Er moet worden opgemerkt dat de radicale islam en moslimextremisme niet alleen een groot probleem zijn voor de bevolking met een westerse achtergrond, maar ook voor de moslimgemeenschap. Die laatstgenoemde zucht namelijk onder personen die ‘meer doen dan wat wenselijk is, waardoor ze het voor zichzelf en voor anderen moeilijk maken’. Voor dit fanatisme bestaat een Arabische term, ‘al Ghuluw’. De gevolgen van dergelijk gedrag zijn samenlevingen en gemeenschappen waarbinnen mensen tegenover elkaar komen te staan in plaats van naast elkaar, met het risico van extreme uitwassen in de vorm van geweld. Het is stellig de vraag hoe dit probleem getackeld kan worden. Hoe voorkomen we dat mensen radicaliseren en mogelijke extremisten worden? En hoe pakken we extremisten aan?

We lijken hier als samenleving niet de goede stappen te zetten, we zijn reactief in plaats van pro-actief. Radicalisering en extremisme komt veelal voort uit frustratie, een gevoel van achtergesteldheid. Vaak zien we dat een persoon, onder invloed van deze frustratie, zich isoleert in een sociale omgeving waarin dezelfde frustraties leven, zonder de ruimte voor zelfkritiek of reflectie, maar ook erkenning vanuit die geïsoleerde sociale omgeving. Uit de praktijk blijkt dat één van de effectiefste manieren om extremisten te deradicaliseren is om hen te confronteren met andersdenkenden en ze uit hun bubbel te halen.
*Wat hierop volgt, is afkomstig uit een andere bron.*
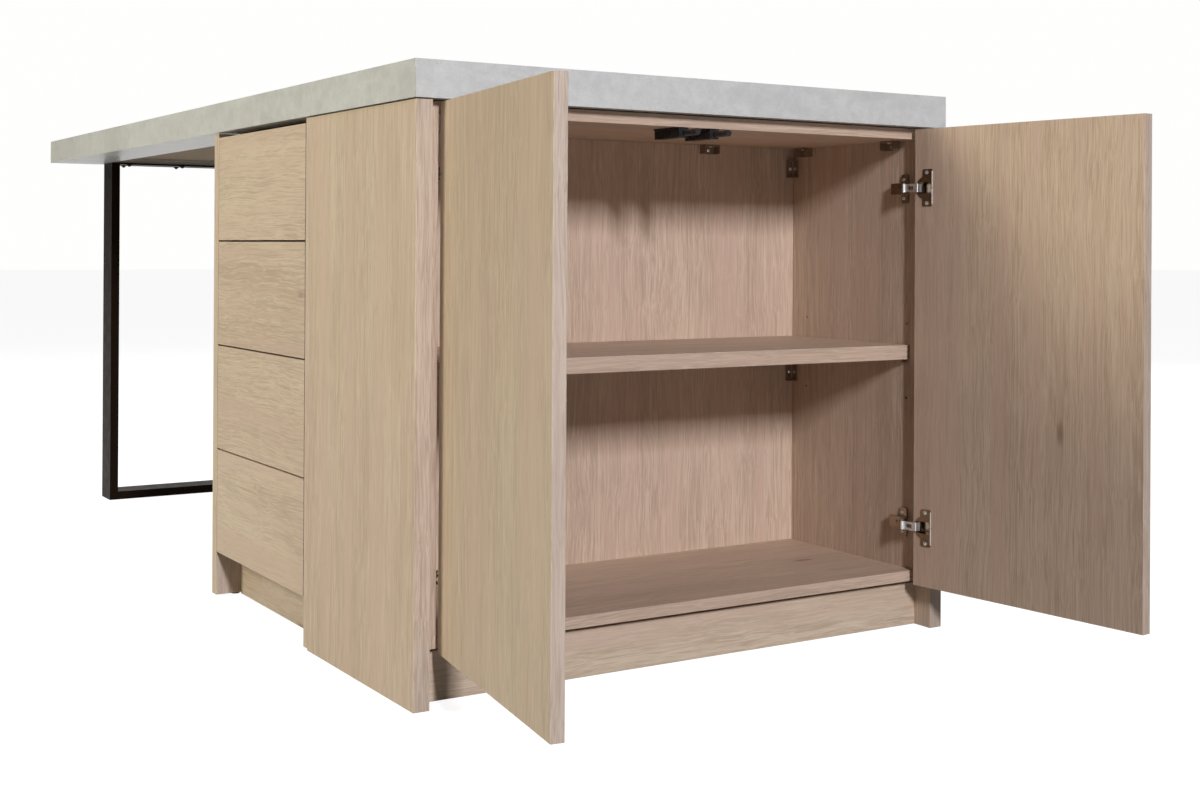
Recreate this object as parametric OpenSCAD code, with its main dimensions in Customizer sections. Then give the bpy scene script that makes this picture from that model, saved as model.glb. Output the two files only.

De aangewezen groep om dit voor elkaar te krijgen is niet de overheid, maar in dit geval de moslimgemeenschap, in de vorm van ouders, moskeeën en jongerenorganisaties, het maatschappelijk middelveld en scholen. Er gebeuren al heel veel goede dingen, maar extra inzet op transparantie en dialoog zou kunnen helpen om alle vormen van radicalisering en extremisme een halt toe te brengen. Maar ook de scholen kunnen helpen door de dialoog aan te blijven gaan over bijvoorbeeld de vrijheid van meningsuiting, verschillende opvattingen over waarden en normen, over democratie, etc. Dit uiteraard met wederzijds respect en argumentatie.

Belangrijk in de dialoog is dat hierbij de vrijheid van de ene partij de vrijheid van een andere partij niet belemmert of inperkt. De overheid dient dergelijke initiatieven van maatschappelijke organisaties, van geloofsgemeenschappen en onderwijsinstellingen te ondersteunen. Daarnaast kan de politiek de polarisatie tussen bevolkingsgroepen proberen de kop in te drukken. Helaas lijkt dat de laatste tijd een utopie. Laten we dan in ieder geval een overheid hebben die polarisatie niet aanwakkert.